◆ SUPPLIED INFORMATION:

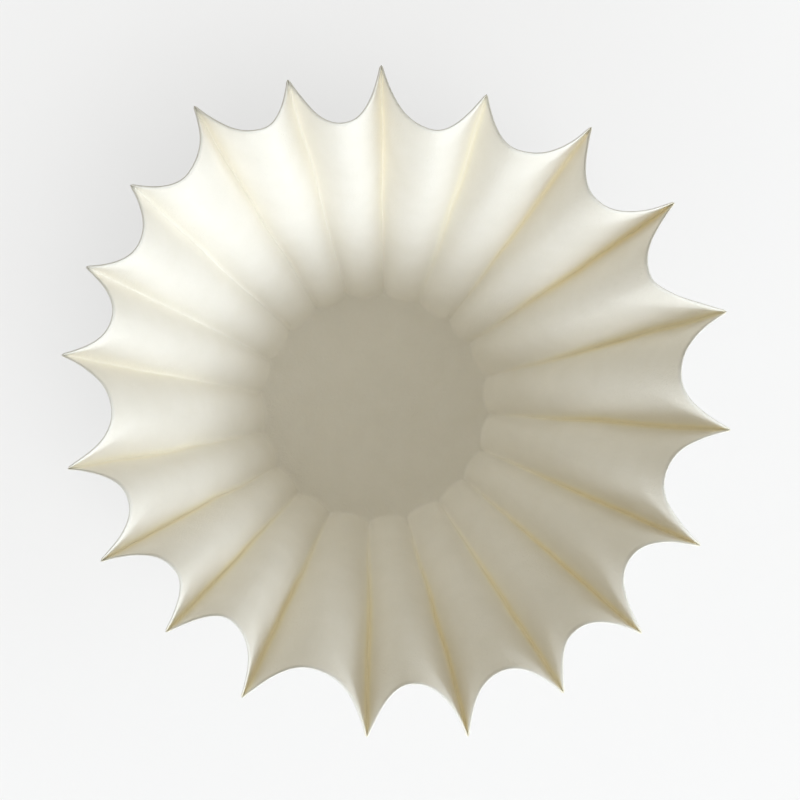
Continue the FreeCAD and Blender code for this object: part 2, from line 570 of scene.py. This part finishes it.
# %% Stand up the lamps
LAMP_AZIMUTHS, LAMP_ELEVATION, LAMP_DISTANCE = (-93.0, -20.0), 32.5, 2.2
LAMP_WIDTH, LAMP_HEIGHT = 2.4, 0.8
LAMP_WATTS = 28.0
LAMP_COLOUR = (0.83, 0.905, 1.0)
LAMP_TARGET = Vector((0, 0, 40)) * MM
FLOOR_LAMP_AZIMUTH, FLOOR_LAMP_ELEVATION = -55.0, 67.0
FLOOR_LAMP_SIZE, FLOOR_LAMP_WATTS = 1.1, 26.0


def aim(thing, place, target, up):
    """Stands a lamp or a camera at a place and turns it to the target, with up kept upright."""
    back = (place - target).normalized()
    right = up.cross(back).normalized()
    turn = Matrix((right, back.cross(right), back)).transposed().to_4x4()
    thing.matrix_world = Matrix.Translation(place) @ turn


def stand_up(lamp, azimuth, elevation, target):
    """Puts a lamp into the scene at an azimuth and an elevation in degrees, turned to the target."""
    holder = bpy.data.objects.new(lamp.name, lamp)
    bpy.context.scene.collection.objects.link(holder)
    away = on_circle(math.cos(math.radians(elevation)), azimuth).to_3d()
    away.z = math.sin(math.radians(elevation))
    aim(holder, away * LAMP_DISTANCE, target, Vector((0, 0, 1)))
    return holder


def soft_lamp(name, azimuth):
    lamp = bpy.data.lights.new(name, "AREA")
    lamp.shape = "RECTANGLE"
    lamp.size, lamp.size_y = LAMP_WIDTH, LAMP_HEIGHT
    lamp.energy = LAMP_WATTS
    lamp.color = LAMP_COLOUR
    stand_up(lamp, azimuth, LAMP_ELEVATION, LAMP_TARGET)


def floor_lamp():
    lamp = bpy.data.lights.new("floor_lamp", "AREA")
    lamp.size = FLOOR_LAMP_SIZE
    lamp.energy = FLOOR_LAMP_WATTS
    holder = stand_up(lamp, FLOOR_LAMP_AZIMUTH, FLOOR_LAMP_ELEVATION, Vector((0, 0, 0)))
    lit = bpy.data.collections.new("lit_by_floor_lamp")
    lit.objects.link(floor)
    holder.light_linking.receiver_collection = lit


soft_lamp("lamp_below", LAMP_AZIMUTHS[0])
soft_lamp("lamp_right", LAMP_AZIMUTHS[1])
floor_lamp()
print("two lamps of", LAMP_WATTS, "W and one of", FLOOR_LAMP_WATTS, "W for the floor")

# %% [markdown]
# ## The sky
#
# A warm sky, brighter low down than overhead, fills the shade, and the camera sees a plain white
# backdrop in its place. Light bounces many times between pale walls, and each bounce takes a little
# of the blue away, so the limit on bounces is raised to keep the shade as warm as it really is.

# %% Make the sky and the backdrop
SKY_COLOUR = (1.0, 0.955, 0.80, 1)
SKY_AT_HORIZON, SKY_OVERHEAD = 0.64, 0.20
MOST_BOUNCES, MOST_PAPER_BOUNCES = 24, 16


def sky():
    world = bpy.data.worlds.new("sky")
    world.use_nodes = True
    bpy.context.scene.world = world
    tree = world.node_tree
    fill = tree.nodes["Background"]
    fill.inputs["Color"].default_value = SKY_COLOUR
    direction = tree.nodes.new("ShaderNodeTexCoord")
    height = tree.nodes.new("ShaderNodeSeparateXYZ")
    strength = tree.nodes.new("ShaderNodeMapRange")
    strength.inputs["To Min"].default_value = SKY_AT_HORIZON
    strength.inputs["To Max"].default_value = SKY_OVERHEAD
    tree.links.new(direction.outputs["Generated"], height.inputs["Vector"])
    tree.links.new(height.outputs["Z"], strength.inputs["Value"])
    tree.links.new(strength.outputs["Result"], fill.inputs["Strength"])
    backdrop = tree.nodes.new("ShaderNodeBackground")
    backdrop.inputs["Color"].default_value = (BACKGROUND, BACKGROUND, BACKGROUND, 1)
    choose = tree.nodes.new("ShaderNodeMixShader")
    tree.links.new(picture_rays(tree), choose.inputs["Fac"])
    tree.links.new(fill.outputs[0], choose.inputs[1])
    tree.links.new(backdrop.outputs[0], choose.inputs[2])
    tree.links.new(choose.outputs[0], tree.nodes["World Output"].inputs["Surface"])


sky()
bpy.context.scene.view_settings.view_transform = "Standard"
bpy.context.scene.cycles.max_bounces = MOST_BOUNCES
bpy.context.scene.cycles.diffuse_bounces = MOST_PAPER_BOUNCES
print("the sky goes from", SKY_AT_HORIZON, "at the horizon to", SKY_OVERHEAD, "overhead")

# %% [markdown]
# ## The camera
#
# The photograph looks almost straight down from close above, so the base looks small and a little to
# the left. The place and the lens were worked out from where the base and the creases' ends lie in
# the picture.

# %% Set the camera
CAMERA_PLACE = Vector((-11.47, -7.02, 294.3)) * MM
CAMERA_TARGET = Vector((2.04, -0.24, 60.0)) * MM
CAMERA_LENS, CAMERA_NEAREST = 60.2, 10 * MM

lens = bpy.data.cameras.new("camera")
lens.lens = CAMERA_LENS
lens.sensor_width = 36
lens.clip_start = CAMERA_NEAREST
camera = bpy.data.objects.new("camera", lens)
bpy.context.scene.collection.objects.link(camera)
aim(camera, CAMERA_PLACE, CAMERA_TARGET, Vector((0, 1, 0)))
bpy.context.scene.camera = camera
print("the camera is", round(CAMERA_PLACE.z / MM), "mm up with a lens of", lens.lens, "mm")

◆ TASK REQUIREMENTS:
Set down the listing in full, keeping every word exactly as it is.

◆ ANSWER TO THIS PROBLEM:
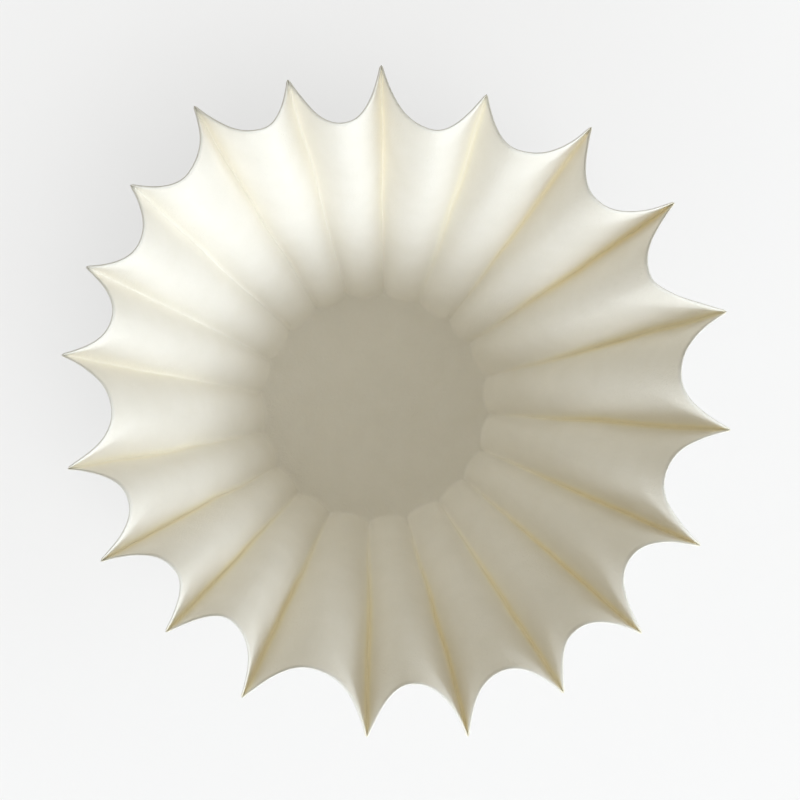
Continue the FreeCAD and Blender code for this object: part 2, from line 570 of scene.py. This part finishes it.
# %% Stand up the lamps
LAMP_AZIMUTHS, LAMP_ELEVATION, LAMP_DISTANCE = (-93.0, -20.0), 32.5, 2.2
LAMP_WIDTH, LAMP_HEIGHT = 2.4, 0.8
LAMP_WATTS = 28.0
LAMP_COLOUR = (0.83, 0.905, 1.0)
LAMP_TARGET = Vector((0, 0, 40)) * MM
FLOOR_LAMP_AZIMUTH, FLOOR_LAMP_ELEVATION = -55.0, 67.0
FLOOR_LAMP_SIZE, FLOOR_LAMP_WATTS = 1.1, 26.0


def aim(thing, place, target, up):
    """Stands a lamp or a camera at a place and turns it to the target, with up kept upright."""
    back = (place - target).normalized()
    right = up.cross(back).normalized()
    turn = Matrix((right, back.cross(right), back)).transposed().to_4x4()
    thing.matrix_world = Matrix.Translation(place) @ turn


def stand_up(lamp, azimuth, elevation, target):
    """Puts a lamp into the scene at an azimuth and an elevation in degrees, turned to the target."""
    holder = bpy.data.objects.new(lamp.name, lamp)
    bpy.context.scene.collection.objects.link(holder)
    away = on_circle(math.cos(math.radians(elevation)), azimuth).to_3d()
    away.z = math.sin(math.radians(elevation))
    aim(holder, away * LAMP_DISTANCE, target, Vector((0, 0, 1)))
    return holder


def soft_lamp(name, azimuth):
    lamp = bpy.data.lights.new(name, "AREA")
    lamp.shape = "RECTANGLE"
    lamp.size, lamp.size_y = LAMP_WIDTH, LAMP_HEIGHT
    lamp.energy = LAMP_WATTS
    lamp.color = LAMP_COLOUR
    stand_up(lamp, azimuth, LAMP_ELEVATION, LAMP_TARGET)


def floor_lamp():
    lamp = bpy.data.lights.new("floor_lamp", "AREA")
    lamp.size = FLOOR_LAMP_SIZE
    lamp.energy = FLOOR_LAMP_WATTS
    holder = stand_up(lamp, FLOOR_LAMP_AZIMUTH, FLOOR_LAMP_ELEVATION, Vector((0, 0, 0)))
    lit = bpy.data.collections.new("lit_by_floor_lamp")
    lit.objects.link(floor)
    holder.light_linking.receiver_collection = lit


soft_lamp("lamp_below", LAMP_AZIMUTHS[0])
soft_lamp("lamp_right", LAMP_AZIMUTHS[1])
floor_lamp()
print("two lamps of", LAMP_WATTS, "W and one of", FLOOR_LAMP_WATTS, "W for the floor")

# %% [markdown]
# ## The sky
#
# A warm sky, brighter low down than overhead, fills the shade, and the camera sees a plain white
# backdrop in its place. Light bounces many times between pale walls, and each bounce takes a little
# of the blue away, so the limit on bounces is raised to keep the shade as warm as it really is.

# %% Make the sky and the backdrop
SKY_COLOUR = (1.0, 0.955, 0.80, 1)
SKY_AT_HORIZON, SKY_OVERHEAD = 0.64, 0.20
MOST_BOUNCES, MOST_PAPER_BOUNCES = 24, 16


def sky():
    world = bpy.data.worlds.new("sky")
    world.use_nodes = True
    bpy.context.scene.world = world
    tree = world.node_tree
    fill = tree.nodes["Background"]
    fill.inputs["Color"].default_value = SKY_COLOUR
    direction = tree.nodes.new("ShaderNodeTexCoord")
    height = tree.nodes.new("ShaderNodeSeparateXYZ")
    strength = tree.nodes.new("ShaderNodeMapRange")
    strength.inputs["To Min"].default_value = SKY_AT_HORIZON
    strength.inputs["To Max"].default_value = SKY_OVERHEAD
    tree.links.new(direction.outputs["Generated"], height.inputs["Vector"])
    tree.links.new(height.outputs["Z"], strength.inputs["Value"])
    tree.links.new(strength.outputs["Result"], fill.inputs["Strength"])
    backdrop = tree.nodes.new("ShaderNodeBackground")
    backdrop.inputs["Color"].default_value = (BACKGROUND, BACKGROUND, BACKGROUND, 1)
    choose = tree.nodes.new("ShaderNodeMixShader")
    tree.links.new(picture_rays(tree), choose.inputs["Fac"])
    tree.links.new(fill.outputs[0], choose.inputs[1])
    tree.links.new(backdrop.outputs[0], choose.inputs[2])
    tree.links.new(choose.outputs[0], tree.nodes["World Output"].inputs["Surface"])


sky()
bpy.context.scene.view_settings.view_transform = "Standard"
bpy.context.scene.cycles.max_bounces = MOST_BOUNCES
bpy.context.scene.cycles.diffuse_bounces = MOST_PAPER_BOUNCES
print("the sky goes from", SKY_AT_HORIZON, "at the horizon to", SKY_OVERHEAD, "overhead")

# %% [markdown]
# ## The camera
#
# The photograph looks almost straight down from close above, so the base looks small and a little to
# the left. The place and the lens were worked out from where the base and the creases' ends lie in
# the picture.

# %% Set the camera
CAMERA_PLACE = Vector((-11.47, -7.02, 294.3)) * MM
CAMERA_TARGET = Vector((2.04, -0.24, 60.0)) * MM
CAMERA_LENS, CAMERA_NEAREST = 60.2, 10 * MM

lens = bpy.data.cameras.new("camera")
lens.lens = CAMERA_LENS
lens.sensor_width = 36
lens.clip_start = CAMERA_NEAREST
camera = bpy.data.objects.new("camera", lens)
bpy.context.scene.collection.objects.link(camera)
aim(camera, CAMERA_PLACE, CAMERA_TARGET, Vector((0, 1, 0)))
bpy.context.scene.camera = camera
print("the camera is", round(CAMERA_PLACE.z / MM), "mm up with a lens of", lens.lens, "mm")